§ **Set exercise**: Copy, in full, each line of the material that holds the word "before".

§ **Material provided**:
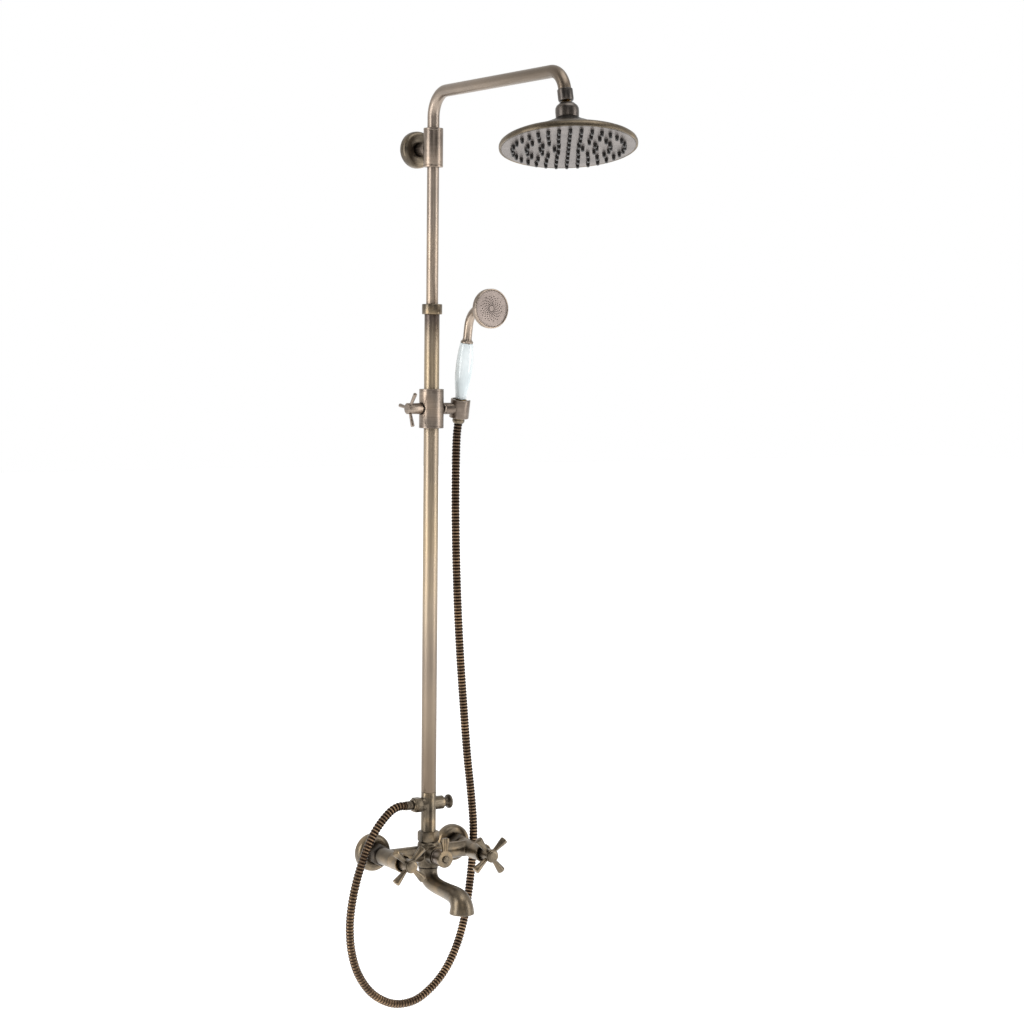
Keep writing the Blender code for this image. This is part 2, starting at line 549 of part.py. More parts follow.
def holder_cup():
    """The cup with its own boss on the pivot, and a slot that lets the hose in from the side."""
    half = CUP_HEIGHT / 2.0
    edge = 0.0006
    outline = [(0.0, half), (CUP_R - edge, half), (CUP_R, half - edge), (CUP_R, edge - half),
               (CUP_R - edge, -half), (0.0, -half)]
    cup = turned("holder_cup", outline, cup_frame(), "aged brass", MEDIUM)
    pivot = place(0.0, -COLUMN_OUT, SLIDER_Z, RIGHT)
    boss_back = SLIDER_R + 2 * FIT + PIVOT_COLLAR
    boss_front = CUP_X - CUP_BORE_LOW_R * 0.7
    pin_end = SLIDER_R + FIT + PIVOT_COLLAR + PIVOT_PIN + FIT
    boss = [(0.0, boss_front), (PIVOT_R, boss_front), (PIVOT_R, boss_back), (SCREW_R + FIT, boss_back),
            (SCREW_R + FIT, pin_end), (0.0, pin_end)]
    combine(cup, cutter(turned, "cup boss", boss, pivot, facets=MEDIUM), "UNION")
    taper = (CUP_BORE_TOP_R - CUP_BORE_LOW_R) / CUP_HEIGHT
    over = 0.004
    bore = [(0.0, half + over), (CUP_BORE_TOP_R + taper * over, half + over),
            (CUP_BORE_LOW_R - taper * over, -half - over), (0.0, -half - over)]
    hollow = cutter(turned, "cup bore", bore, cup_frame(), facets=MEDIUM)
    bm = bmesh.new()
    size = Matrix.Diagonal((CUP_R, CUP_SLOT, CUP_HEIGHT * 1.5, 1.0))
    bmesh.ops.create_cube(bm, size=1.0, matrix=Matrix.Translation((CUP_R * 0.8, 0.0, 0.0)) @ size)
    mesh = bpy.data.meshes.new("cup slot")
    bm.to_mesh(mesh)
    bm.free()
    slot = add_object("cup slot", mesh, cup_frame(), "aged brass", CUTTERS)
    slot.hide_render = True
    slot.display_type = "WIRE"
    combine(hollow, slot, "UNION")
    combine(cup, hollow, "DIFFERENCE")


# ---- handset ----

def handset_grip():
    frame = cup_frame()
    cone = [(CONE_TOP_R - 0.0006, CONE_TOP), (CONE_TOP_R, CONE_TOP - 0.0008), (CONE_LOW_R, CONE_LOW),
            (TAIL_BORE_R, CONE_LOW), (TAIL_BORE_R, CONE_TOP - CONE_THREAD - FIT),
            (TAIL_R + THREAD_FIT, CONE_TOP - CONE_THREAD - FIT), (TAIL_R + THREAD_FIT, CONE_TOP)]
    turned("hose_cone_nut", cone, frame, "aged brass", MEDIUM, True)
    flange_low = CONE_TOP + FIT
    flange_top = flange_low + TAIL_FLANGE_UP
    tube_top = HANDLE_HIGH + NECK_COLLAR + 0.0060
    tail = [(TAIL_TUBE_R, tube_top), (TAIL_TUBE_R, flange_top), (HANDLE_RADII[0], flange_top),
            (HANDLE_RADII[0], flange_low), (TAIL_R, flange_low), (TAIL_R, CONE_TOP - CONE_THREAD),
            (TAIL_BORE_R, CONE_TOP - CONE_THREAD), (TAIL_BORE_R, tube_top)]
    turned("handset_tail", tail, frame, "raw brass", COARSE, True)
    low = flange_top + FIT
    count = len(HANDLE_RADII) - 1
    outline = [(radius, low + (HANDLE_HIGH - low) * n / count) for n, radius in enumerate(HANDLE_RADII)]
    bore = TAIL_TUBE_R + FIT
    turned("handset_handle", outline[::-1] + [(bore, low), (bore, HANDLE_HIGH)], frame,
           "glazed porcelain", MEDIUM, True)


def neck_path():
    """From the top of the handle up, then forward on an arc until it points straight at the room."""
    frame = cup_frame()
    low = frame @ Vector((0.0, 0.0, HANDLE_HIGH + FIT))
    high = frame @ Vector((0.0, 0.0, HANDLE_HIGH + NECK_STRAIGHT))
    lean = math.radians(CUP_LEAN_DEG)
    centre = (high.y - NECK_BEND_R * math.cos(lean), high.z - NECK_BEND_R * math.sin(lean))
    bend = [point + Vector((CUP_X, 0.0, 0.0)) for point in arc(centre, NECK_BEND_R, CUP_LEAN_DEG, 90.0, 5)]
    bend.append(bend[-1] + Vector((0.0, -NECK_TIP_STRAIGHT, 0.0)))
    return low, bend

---

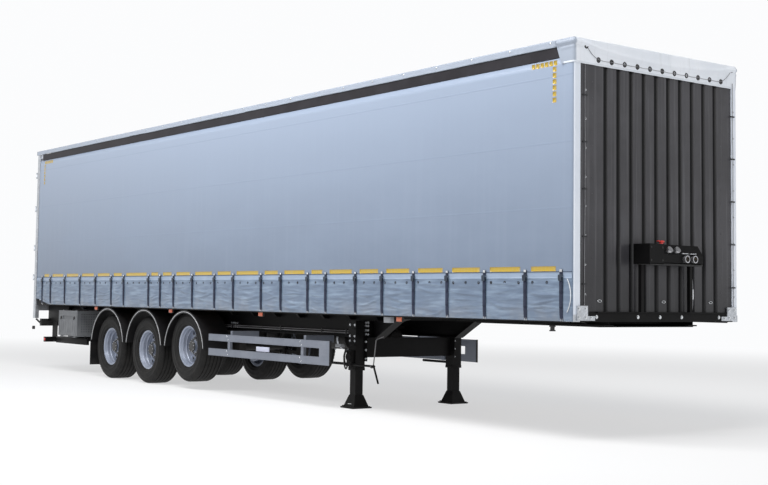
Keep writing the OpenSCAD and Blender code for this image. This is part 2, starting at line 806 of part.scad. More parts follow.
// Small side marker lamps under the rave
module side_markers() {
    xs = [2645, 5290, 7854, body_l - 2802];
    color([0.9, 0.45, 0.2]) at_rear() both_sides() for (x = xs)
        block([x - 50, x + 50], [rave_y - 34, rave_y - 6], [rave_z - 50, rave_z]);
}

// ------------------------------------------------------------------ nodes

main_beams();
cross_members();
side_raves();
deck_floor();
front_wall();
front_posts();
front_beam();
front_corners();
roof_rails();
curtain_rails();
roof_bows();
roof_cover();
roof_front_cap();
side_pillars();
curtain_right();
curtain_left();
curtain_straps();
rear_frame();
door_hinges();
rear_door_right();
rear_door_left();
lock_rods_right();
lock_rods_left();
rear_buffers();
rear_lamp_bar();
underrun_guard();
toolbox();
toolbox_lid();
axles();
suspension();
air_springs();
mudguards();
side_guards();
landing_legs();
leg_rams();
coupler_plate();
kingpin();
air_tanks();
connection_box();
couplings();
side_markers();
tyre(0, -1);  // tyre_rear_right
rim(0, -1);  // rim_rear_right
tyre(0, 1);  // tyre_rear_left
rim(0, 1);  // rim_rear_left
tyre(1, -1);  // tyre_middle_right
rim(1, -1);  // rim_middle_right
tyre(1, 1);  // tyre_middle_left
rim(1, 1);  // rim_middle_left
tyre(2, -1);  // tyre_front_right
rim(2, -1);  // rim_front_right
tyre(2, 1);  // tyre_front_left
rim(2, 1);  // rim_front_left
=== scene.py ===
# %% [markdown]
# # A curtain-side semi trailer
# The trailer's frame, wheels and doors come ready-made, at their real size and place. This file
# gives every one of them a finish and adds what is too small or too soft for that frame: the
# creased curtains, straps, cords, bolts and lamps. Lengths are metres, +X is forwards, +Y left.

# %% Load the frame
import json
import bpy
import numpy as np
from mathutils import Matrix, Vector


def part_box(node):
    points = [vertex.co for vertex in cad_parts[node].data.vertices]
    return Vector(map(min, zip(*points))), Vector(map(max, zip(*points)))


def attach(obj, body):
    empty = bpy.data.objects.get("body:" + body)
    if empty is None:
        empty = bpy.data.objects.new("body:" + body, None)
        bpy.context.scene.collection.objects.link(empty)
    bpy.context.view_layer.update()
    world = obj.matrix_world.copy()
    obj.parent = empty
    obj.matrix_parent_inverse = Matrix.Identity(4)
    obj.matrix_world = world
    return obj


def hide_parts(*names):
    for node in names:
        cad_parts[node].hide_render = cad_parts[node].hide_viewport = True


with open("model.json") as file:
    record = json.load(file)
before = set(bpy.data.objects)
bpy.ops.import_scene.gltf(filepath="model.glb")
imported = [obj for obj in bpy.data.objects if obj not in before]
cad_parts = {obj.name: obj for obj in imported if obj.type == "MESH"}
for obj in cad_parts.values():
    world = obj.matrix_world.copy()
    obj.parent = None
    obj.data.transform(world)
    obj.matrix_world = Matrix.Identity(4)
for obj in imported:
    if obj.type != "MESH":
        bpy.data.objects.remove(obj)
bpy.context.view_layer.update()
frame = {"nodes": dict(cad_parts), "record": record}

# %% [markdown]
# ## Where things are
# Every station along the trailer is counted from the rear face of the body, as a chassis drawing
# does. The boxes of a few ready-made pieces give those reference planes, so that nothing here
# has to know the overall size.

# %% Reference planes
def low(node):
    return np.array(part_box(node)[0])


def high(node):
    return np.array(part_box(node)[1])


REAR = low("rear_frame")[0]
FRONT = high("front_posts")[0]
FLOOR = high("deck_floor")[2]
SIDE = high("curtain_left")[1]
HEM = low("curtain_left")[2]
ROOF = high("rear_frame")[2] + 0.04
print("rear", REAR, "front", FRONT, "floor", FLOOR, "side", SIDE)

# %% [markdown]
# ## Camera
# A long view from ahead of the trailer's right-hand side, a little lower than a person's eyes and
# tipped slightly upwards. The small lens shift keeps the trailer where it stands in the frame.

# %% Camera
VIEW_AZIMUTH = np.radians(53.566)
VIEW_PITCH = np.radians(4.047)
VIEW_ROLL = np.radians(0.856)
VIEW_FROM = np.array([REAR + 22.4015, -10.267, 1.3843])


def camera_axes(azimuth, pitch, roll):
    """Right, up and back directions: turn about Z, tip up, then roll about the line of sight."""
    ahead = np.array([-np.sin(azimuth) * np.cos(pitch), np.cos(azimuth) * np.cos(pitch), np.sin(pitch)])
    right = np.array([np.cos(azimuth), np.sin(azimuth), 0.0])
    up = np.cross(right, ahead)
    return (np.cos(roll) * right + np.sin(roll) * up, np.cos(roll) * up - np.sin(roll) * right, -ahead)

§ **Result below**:
before = set(bpy.data.objects)
imported = [obj for obj in bpy.data.objects if obj not in before]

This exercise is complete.